Mais elle peut l’être aussi par un travail collectif, susceptible de réguler telle ou telle complicité ou animosité entre les acteurs concernés et les évaluateurs. Par exemple sous la forme d’un comité d’experts, ou bien d’une commission de travail associant élus et techniciens (les services de la Drac et les grandes collectivités disposent en général de chargés de mission compétents qui peuvent prendre le temps d’aller sur le terrain pour rencontrer et voir les activités des acteurs culturels subventionnés).

TÉMOIGNAGE
« Nous sommes fermes sur le contrôle de la fabrication d’un projet subventionné »

Pour l’instant, nous parvenons à attribuer une subvention à toutes les associations qui nous sollicitent, même si le montant alloué n’est pas forcément celui attendu. Pour recevoir une subvention, il faut toutefois respecter certaines règles : l’association doit être adhérente à l’office municipal de la culture et des arts depuis au moins un an. Lors du dépôt de sa candidature, elle doit présenter ses actions et ses projets. Ensuite, l’association doit remettre un budget très élaboré, qui détaille l’utilisation faite de ses fonds l’année précédente, et sa projection pour l’année suivante. Si le dossier que nous recevons n’est pas assez précis, les membres de l’association sont convoqués pour apporter les précisions nécessaires. Ensuite, nous sommes assez fermes sur le contrôle de la fabrication d’un projet que l’on a subventionné. Sur 35 à 40 projets financés chaque année, un peu moins d’une dizaine sont des demandes ponctuelles, non renouvelées l’année suivante.
François Pradelle, adjoint au maire chargé de la culture et du patrimoine de Thonon-les-Bains

Favoriser la transparence

À Thonon-les-Bains (35 000 hab., Haute-Savoie), afin de réduire l’opacité souvent reprochée à l’attribution des subventions municipales, l’Office municipal de la culture et des arts (OMCA), présidé par l’adjoint au maire, est depuis une quinzaine d’années appelé à donner un avis préalable sur les demandes de subvention, par le biais de son conseil d’administration composé de 11 élus et de 11 représentants associatifs (élus par les 40 adhérents).

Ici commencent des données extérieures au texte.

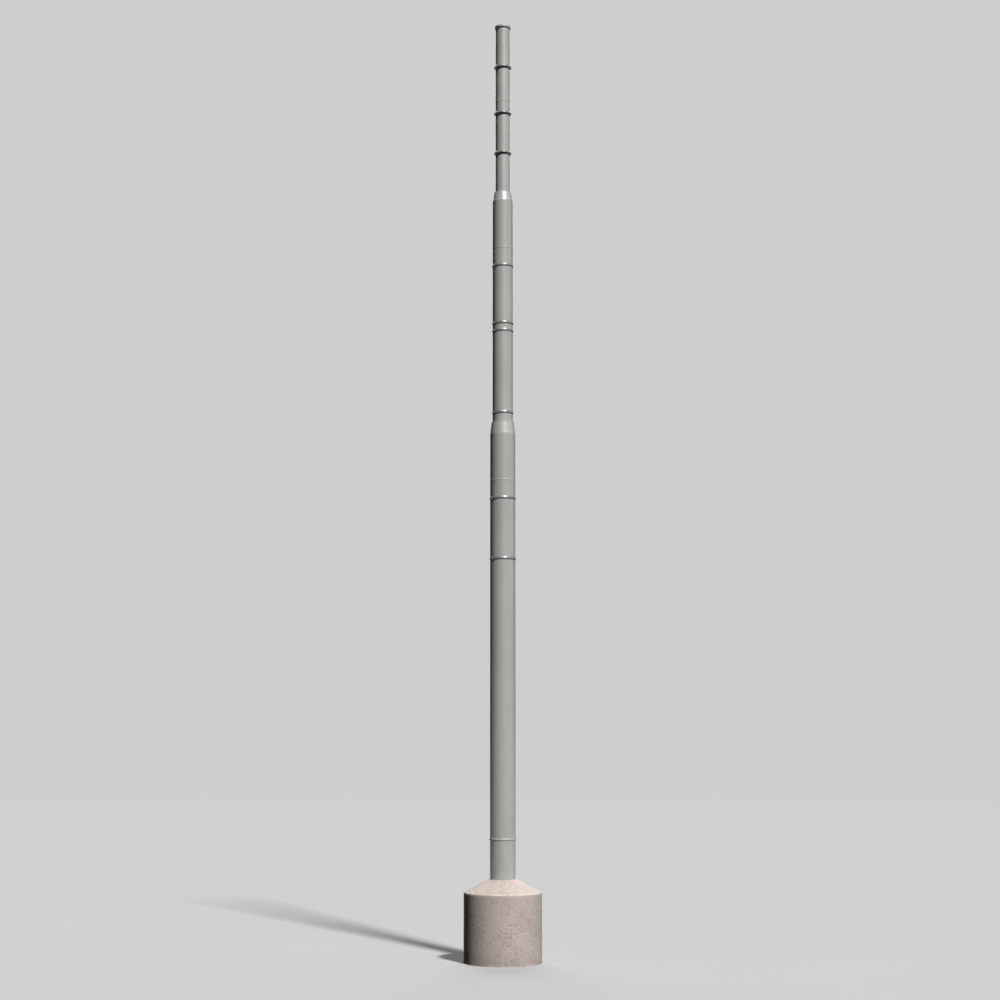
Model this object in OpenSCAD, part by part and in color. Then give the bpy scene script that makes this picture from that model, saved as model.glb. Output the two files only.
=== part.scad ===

L’évaluation doit porter aussi sur les qualités d’une œuvre, d’une production ou d’une action culturelle.

Auparavant, des sous-collèges de 8 personnes (patrimoine, musique, théâtre…) se sont emparés des dossiers et ont auditionné éventuellement certaines associations, avant qu’un rapporteur présente le résultat de cette évaluation devant le conseil d’administration. Celui-ci peut, le cas échéant et après débat, modifier la proposition, notamment pour que l’ensemble rentre dans l’enveloppe arbitrée au préalable par l’exécutif. Le seul point délicat de cette méthode est la présence, au sein de ce CA, d’associations « juges et parties », bien qu’elles soient écartées au moment où leur dossier est évoqué. Outre son caractère participatif, cette méthode permet également de mieux connaître les besoins de formation ou de locaux de ces associations, ou de pouvoir apporter des réponses transitant par d’autres canaux que l’aide financière directe.